WHAT THE TASK REQUIRES
Show every line of the records below that contains the word "model".

# # # # #

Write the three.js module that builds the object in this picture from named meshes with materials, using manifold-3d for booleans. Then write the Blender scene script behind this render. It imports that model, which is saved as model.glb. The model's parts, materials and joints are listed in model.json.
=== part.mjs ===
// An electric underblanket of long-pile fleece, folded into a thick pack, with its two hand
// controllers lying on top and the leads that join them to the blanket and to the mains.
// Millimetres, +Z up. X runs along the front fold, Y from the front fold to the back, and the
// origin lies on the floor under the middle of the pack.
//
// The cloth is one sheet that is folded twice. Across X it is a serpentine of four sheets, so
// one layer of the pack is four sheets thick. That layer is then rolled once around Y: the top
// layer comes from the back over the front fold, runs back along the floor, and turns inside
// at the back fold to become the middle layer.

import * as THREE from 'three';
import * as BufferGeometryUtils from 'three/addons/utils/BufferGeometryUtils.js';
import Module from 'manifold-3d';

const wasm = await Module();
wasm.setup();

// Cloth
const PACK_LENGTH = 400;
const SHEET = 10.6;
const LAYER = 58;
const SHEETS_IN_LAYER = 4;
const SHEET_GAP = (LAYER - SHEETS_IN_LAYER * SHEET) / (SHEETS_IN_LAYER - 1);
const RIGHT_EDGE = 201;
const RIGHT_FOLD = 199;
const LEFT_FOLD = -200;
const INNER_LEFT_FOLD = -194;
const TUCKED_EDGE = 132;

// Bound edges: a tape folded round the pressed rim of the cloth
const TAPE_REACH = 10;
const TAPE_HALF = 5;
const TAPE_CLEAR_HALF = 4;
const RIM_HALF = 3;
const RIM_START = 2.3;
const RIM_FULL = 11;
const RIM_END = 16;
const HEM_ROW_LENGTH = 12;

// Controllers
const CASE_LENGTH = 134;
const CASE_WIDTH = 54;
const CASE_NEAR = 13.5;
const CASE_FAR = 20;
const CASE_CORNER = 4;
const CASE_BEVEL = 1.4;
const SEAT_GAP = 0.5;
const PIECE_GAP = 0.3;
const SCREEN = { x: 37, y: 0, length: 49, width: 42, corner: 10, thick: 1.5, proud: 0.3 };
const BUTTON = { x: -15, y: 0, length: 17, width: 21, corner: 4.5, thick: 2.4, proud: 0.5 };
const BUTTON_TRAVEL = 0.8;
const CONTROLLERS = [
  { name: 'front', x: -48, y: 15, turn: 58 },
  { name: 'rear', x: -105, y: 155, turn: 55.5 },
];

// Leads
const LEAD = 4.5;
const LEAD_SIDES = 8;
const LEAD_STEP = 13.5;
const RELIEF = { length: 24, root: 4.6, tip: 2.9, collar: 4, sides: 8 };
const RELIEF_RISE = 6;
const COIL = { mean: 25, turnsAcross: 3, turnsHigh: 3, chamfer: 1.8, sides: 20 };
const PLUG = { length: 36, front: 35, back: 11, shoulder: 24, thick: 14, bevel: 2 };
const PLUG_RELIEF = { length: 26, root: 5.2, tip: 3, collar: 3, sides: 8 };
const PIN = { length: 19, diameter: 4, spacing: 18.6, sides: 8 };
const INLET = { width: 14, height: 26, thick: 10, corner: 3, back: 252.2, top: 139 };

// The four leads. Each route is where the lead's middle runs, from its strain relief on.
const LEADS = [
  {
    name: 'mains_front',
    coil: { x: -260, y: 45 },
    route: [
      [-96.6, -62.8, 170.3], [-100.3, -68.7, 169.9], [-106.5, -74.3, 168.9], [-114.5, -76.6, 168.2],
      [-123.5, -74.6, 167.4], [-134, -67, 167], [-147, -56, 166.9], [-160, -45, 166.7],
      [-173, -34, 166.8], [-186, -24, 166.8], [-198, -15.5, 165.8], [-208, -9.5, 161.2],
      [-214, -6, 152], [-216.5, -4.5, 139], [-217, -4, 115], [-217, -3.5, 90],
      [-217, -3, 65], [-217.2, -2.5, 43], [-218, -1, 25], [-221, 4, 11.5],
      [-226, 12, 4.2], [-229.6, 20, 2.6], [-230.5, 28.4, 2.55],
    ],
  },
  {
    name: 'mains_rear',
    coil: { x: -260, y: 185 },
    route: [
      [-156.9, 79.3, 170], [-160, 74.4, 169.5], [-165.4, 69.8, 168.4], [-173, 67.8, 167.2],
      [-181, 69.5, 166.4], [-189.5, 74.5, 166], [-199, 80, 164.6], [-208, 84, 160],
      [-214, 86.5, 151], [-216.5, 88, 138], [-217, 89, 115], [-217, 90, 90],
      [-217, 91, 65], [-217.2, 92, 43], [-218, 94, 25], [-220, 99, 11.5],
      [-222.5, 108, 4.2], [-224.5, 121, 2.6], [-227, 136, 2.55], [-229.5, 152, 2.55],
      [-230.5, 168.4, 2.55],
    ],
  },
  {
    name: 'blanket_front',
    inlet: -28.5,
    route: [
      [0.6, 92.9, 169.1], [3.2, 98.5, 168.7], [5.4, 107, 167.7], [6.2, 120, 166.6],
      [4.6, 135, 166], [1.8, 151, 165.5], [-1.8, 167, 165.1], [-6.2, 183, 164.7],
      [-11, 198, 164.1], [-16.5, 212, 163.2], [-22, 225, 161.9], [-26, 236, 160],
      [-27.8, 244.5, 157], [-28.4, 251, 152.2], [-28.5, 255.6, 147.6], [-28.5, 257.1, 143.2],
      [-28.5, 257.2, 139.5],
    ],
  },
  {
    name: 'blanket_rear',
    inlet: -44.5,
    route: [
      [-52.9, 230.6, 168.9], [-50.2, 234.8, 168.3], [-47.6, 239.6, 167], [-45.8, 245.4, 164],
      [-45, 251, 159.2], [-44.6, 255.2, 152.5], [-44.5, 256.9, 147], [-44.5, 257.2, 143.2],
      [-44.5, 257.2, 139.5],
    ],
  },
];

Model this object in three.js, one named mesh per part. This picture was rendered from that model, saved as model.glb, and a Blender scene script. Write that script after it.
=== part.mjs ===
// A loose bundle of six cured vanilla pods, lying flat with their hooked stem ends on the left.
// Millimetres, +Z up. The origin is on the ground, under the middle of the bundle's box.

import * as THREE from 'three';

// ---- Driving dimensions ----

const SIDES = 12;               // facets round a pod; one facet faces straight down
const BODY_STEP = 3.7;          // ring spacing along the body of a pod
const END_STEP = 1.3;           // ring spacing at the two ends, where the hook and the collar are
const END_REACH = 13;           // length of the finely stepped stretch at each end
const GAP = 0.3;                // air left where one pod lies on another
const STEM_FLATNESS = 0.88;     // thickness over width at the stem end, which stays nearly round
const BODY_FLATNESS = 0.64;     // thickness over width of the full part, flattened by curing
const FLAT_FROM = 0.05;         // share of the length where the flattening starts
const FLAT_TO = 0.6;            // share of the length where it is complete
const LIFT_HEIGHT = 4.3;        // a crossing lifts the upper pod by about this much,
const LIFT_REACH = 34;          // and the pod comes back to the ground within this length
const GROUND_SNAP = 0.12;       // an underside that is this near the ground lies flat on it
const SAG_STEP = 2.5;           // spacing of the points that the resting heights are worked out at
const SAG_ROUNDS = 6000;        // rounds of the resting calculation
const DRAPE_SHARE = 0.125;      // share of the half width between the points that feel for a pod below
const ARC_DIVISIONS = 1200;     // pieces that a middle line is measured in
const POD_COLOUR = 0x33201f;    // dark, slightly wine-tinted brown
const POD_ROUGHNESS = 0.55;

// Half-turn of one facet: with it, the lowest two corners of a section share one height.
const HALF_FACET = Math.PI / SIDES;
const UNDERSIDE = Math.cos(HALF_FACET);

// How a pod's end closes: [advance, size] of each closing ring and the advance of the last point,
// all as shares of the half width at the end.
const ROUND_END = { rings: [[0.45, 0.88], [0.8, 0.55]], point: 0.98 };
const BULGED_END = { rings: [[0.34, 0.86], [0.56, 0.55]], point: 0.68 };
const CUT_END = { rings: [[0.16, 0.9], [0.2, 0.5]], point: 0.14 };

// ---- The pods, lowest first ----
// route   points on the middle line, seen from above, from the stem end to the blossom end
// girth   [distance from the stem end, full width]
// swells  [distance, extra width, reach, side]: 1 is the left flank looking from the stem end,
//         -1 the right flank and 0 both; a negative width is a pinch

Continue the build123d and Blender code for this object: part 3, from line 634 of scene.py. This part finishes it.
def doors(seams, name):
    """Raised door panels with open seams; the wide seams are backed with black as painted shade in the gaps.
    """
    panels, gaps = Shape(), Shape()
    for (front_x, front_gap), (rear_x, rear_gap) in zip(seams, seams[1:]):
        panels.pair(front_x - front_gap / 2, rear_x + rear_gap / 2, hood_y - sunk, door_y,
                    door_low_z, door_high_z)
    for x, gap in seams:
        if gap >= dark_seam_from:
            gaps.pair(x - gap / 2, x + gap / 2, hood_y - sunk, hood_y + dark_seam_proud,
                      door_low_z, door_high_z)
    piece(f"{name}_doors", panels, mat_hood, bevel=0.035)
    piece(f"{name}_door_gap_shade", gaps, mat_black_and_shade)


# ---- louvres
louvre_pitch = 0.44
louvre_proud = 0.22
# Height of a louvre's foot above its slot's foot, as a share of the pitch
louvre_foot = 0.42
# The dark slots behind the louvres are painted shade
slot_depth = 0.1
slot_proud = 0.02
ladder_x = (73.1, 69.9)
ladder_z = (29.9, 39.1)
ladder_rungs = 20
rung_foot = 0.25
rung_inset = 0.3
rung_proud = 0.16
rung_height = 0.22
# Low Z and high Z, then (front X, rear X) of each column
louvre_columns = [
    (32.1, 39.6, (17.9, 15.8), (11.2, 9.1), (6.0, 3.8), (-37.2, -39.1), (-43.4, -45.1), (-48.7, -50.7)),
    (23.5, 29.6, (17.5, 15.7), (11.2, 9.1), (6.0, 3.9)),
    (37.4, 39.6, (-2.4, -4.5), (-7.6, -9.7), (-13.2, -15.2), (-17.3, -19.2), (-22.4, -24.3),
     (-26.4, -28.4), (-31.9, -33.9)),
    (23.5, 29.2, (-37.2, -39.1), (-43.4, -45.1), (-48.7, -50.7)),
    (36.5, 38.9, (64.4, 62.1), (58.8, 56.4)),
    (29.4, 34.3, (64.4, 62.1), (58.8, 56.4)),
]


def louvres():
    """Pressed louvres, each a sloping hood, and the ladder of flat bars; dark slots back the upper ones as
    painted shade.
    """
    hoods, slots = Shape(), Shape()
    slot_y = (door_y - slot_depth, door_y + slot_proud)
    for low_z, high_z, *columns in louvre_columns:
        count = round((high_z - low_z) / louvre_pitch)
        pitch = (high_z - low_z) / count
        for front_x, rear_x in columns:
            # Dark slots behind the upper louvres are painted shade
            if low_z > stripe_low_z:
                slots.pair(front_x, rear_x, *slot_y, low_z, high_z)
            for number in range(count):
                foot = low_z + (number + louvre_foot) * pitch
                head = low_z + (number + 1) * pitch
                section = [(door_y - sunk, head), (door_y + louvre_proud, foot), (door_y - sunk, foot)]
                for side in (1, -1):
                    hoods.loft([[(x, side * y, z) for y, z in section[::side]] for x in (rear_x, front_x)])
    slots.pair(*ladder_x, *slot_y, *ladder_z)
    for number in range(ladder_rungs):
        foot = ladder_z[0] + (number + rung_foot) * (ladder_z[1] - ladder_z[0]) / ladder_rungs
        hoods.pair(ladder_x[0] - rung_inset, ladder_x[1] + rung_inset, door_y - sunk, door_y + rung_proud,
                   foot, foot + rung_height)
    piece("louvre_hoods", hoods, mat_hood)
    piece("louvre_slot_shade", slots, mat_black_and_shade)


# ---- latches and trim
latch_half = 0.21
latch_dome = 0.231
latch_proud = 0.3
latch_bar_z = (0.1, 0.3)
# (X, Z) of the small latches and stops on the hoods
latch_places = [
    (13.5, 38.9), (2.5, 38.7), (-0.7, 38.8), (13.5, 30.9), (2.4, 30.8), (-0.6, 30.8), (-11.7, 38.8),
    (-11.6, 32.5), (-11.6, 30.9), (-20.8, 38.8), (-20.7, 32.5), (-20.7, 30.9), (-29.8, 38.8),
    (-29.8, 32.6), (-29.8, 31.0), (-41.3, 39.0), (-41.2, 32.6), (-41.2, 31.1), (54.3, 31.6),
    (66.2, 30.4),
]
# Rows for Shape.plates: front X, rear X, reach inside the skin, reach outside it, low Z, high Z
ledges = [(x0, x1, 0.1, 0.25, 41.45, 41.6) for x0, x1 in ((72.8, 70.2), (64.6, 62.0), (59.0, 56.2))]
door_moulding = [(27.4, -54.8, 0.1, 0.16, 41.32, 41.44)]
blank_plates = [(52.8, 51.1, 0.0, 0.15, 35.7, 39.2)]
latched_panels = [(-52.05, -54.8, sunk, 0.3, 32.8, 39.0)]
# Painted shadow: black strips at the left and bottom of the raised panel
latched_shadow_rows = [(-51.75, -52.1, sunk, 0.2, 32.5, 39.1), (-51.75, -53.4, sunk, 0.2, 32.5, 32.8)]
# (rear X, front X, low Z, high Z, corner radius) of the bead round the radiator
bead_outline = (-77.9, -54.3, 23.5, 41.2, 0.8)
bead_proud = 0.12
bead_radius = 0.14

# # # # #

ANSWER IN FULL
Write the three.js module that builds the object in this picture from named meshes with materials, using manifold-3d for booleans. Then write the Blender scene script behind this render. It imports that model, which is saved as model.glb. The model's parts, materials and joints are listed in model.json.
Model this object in three.js, one named mesh per part. This picture was rendered from that model, saved as model.glb, and a Blender scene script. Write that script after it.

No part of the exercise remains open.